Reasons for my prediction
Viscosity is a liquids resistance to flow. The longer the chains, the more force there will be between the carbon atoms and hydrogen atoms so the more tangled the chains will get. So the longer the chain is, the more viscous the alkane is and the slower the alkane will flow. So Decane will be the most viscous, then octane, then hexane then pentane because Decane has the longest chain, then octane, then hexane and then pentane. So Pentane will be the quickest Alkane to run down the slide and Decane will be the slowest.
Speed is calculated using this formula:
Speed = Distance
Time
Analyis
I have found from my results that the longer the chain the Alkane has the more viscous the Alkane is, so the slower the Alkane is when running down the slide.
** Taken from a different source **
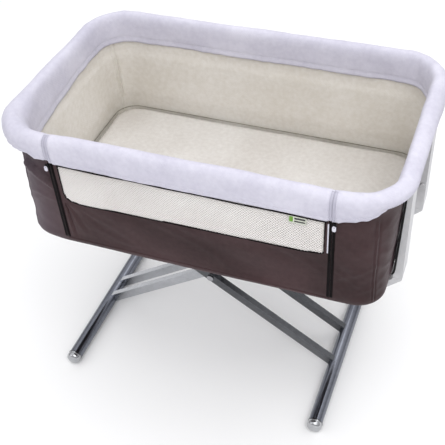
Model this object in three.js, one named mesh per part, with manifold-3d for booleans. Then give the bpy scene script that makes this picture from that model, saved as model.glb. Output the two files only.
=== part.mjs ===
// Bedside bassinet on a folding cross-legged stand. Millimetres, +Z up, front at -Y, floor at Z = 0.
import * as THREE from 'three';
import { mergeVertices } from 'three/addons/utils/BufferGeometryUtils.js';
import Module from 'manifold-3d';

const wasm = await Module();
wasm.setup();

// ---- driving dimensions ----
const RIM_X = 460;            // half length over the trim
const RIM_Y = 280;            // half width over the trim
const RIM_R = 115;            // corner radius over the trim
const RIM_TOP = 800;          // top of the trim
const TRIM_LOW = 729.5;       // lower edge of the trim skirt
const RAIL_IN = 19;           // rail centre, inwards from the trim outline
const RAIL_Z = 779;
const RAIL_RAD = 12.5;
const TUB_BOTTOM = 492;
const COVER_TOP = 762;
const LINER_TOP = 727;
const CLOTH = 3;              // thickness of the fabric shells
const MATTRESS_TOP = 531;
const ZIP_X = 313.7;          // zip line, both sides of the front panel
const SPLIT = 0.8;            // half gap along each zip
const WINDOW_LOW = 625;
const WINDOW_HIGH = 748;

const STAND_X = -52;          // the crossing sits left of the tub centre
const PIVOT_Z = 249;
const FOOT_Z = 18.2;
const FOOT_DX = 344.3;        // foot tube from the crossing
const TOP_DX = 275;           // upper hinge from the crossing
const TOP_Z = 435;
const FOOT_RAD = 18;
const CAP_RAD = 19;
const FOOT_HALF = 258;
const INNER_Y = 31;
const OUTER_Y = 59;
const BAR_DEEP = 24;
const BAR_THICK = 17;
const BOLT_RAD = 5;
const INNER_TUBE_RAD = 11;
const SLIDE_PIN_RAD = 8;
const SLIDE_TRAVEL = 109;     // how far the pin runs along its slot in a full fold
const RUN_GAP = 0.3;

const HOUSING_Y0 = 90;
const HOUSING_Y1 = 150;
const HOUSING_OUT = 446;
const STRAP_Y0 = 100.6;
const STRAP_Y1 = 139.4;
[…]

Pentane is the least viscose of the alkanes tested and Decane is the most viscose. Pentane, which has 5 carbons, was the quickest on an average time of 1.968 seconds at 3.81 cm/s. Then Hexane with an average time of 2.54 seconds at 2.95 cm/s. Then Octane with an average of 4.766 seconds at and then Decane with an average of 9.942 seconds at 0.7575 cm/s. So the longer the chain is in a Alkane the more viscous it is because the carbons are packed together so the thicker the alkane is so the slower the alkane runs down the slide. . In my prediction, I predicted that the longer the chain of carbons and hydrogen’s there is in the listed alkanes, the more viscous the alkane will be, so the slower the alkane will run down the slide. So Decane would be the most viscous, so it would take the most time to run down the slide and pentane would be the least viscous and would be the quickest down the slide. So my prediction was right. From my table of results above, I can see that there are a number of Anomalous results, i.e. Octane Test 1 (6.6 seconds), Decane Test 2 (15.42 seconds) and Decane Test 4 (14.75 seconds
Evaluation
My experiment did work quite well in the end although I did have to repeat many anomalous results. However my experiment over ran into 2 lessons, which were on different days so the equipment I used was different so this made the experiment unfair. My results are quite accurate, but it wasn’t accurate enough basically because the experiment wasn’t accurate enough. For example I am not sure if the droplet of each alkane was the exact amount for every repeat, the droppers were not very accurate, and the alkane could have evaporated whilst flowing down the slide. Also the Plasticine was put in the oven before the experiment; this could have caused the alkanes to evaporate quicker because it caused the slide to become slightly heated. I used 2 different sets of equipment because the experiment took 2 lessons and each lesson was on different days. The stopwatch wasn’t accurate on stopping at the exact time. The experiment could be improved by using a machine to measure out exact amounts of alkane to drop on the slide and a machine to time, so it stops at the exact point where the alkane gets to the bottom of the slide and to make sure the same equipment is used if the experiment over runs and to make sure the plasticine is at room temperature. I could also use an Automatic Data Logger to log the position and speed at certain intervals whilst the Alkane is flowing down the slide. A logging interval of 0.1 seconds or 10ms would be sufficient to accurately measure the speed of the alkane. Data Logging is more accurate than humans, and can take measurements in which humans cannot survive. Improvements to this experiment could be droppers with narrower funnels to contain the liquids better, fresh microscope slides after each repetition and a proper water bath or fridge to keep the alkanes at a set temperature. A viscometer could also be used. The alkane could be placed in a tube, a grain of rice would then be placed in the top and it could be timed from start to finish with greater ease and would be far easier to see. My results helped me to draw to a scientific conclusion by showing that the longer the chain is the slower the alkane went.